En partant du côté est, nous découvrons de superbes baies aux eaux turquoises et des petites plages idylliques. Un jeune s'entraîne en planche à roulette et me fait bien penser à Yann qui passait des heures ainsi à passer d'un obstacle à un autre. Je le fais poser pour la photo en lui parlant de Yann et lui demande s'il ne s'est encore rien cassé... Un bras seulement ! Un peu plus loin, la forêt laisse la place à de vertes prairies avec des vaches. On dirait les Açores ! Nous nous arrêtons sur la plage de Long Beach, où Lolo venait faire du surf tous les jours (avis aux amateurs) pour profiter d'un spectacle étonnant : séance photo avec deux mannequins pour un journal de mode.


Nous allons souvent en ville pour nous approvisionner au marché et dans les petits supermarchés. La différence avec Cuba est énorme et les montagnes de produits divers s'entassant dans tous les coins nous paraissent du coup impressionnantes. Cela ne veut pas dire que les Jamaïcains ont de quoi acheter tout cela... de loin pas ! Il y a beaucoup de mendiants dans la rue. Nous voyons aussi beaucoup de rastas mais peu ont l'air de suivre leur philosophie qui voudrait qu'ils ne boivent pas d'alcool. L'un d'eux, Milton, nous vend de la musique reggae, des copies de CD en fait. Un autre arrive sur un radeau de bambous vers le bateau pour nous vendre un régime de bananes ou des mangues.

Mais notre principale activité en Jamaïque, c'est la sortie du bateau. Le chantier en dur, très propre, est quasiment vide. Le matériel, grue, ber, est en très bon état et Georges, le responsable, est un homme en or. Serviable, précis, attentif, c'est lui qui manie la grue. Pierre profite du karcher pour prendre une douche revigorante. Nous passons deux jours hors de l'eau et engageons Presley qui propose ses services à tous les bateaux en espérant un job. Comme nous le dit avec humour Patrick, notre voisin jamaïcain, il a bien appris des anglais et empoche l'argent en sous-traitant le travail à ses copains et en en faisant le minimum lui-même. Pierre s'énerve, comme d'habitude, car il aimerait la qualité de service suisse aux prix jamaïcains ! Finalement l'antifouling est posé, rouge pour les appendices et noir pour la coque car nous n'avons trouvé que deux bidons de noir ! Nous profitons de repeindre, de notre côté, les lignes bleues au-dessus de la flottaison, qui devenaient plus dentelle que ligne ! Nous espérons que nos ouvriers vont attaquer le polish, mais la moindre petite averse les fait fuir pendant plusieurs heures et quand ils reviennent, c'est pour réclamer leur argent ou des bières en nous disant que de toute manière ils peuvent aussi polisher à l'eau, plus tard. Seul Jason, un jeune Jamaïcain à la coiffure incroyable a vraiment mis du coeur à l'ouvrage. Papa d'une petite fille de 15 mois, cela le motive à travailler pour sa famille. Il veut mettre de l'argent de côté afin de se payer une école professionnelle et devenir policier. Malheureusement, ce n'est pas avec lui que nous avons établi le contrat, il nous faut attendre le bon vouloir de Presley. Finalement, nous perdons patience et remettons le bateau à l'eau.

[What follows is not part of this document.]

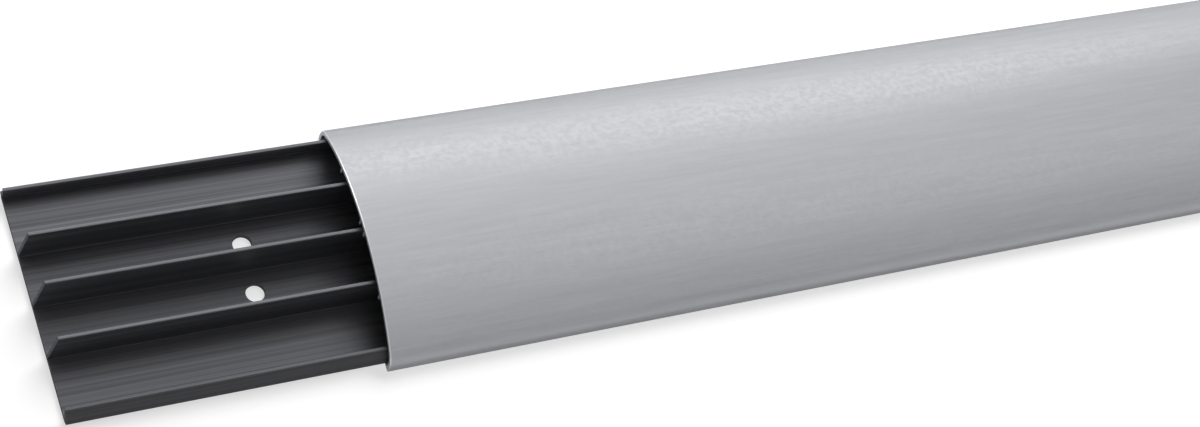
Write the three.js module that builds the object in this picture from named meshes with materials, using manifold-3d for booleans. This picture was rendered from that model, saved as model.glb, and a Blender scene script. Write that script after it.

Au port, l'animation est grande car la "Clipper Race" fait escale à Port Antonio. C'est une régate sur monotypes qui fait le tour du monde en dix étapes avec des équipiers amateurs qui paient leur place à bord pour une ou plusieurs étapes. Dix bateaux sont aux pontons et du coup, le wifi est suroccupé. J'arrive tout de même à me connecter pour consulter la météo qui n'annonce rien de bon... du vent du sud depuis le milieu de la semaine pour une semaine environ. La saison des cyclones approchant, nous ne serons tranquilles qu'une fois en dehors de la zone, ou du moins plus au sud. A peine le bateau remis à l'eau, nous décidons donc de faire les sorties officielles et de partir le lendemain matin pour atteindre Providencia avant le vent contraire. Tant pis pour le polish, tant pis pour la Jamaïque qui était pourtant bien sympathique. La météo est prioritaire.

Nous passons un dernier bon moment sur La Soghia avec Jean-Luc et Ghislaine, qui ont traversé l'Atlantique sur les Açores en 2007 en même temps que nous. Ils partent aussi le lendemain sur le Rio Dulce. Puis nous allons dépenser nos derniers dollars jamaïcains en mangeant une bonne glace sur le quai comme les familles de Port Antonio qui viennent faire leur sortie du soir dans ce joli parc appartenant à la marina mais ouvert à tous. Avant de monter l'annexe sur le pont, nous allons dire au revoir à Patrick et Regina, en souhaitant avec eux que la Jamaïque sorte sans trop de mal de la crise politique qui bloque la ville de Kingston en ce moment, liée à l'expulsion d'un gros dealer.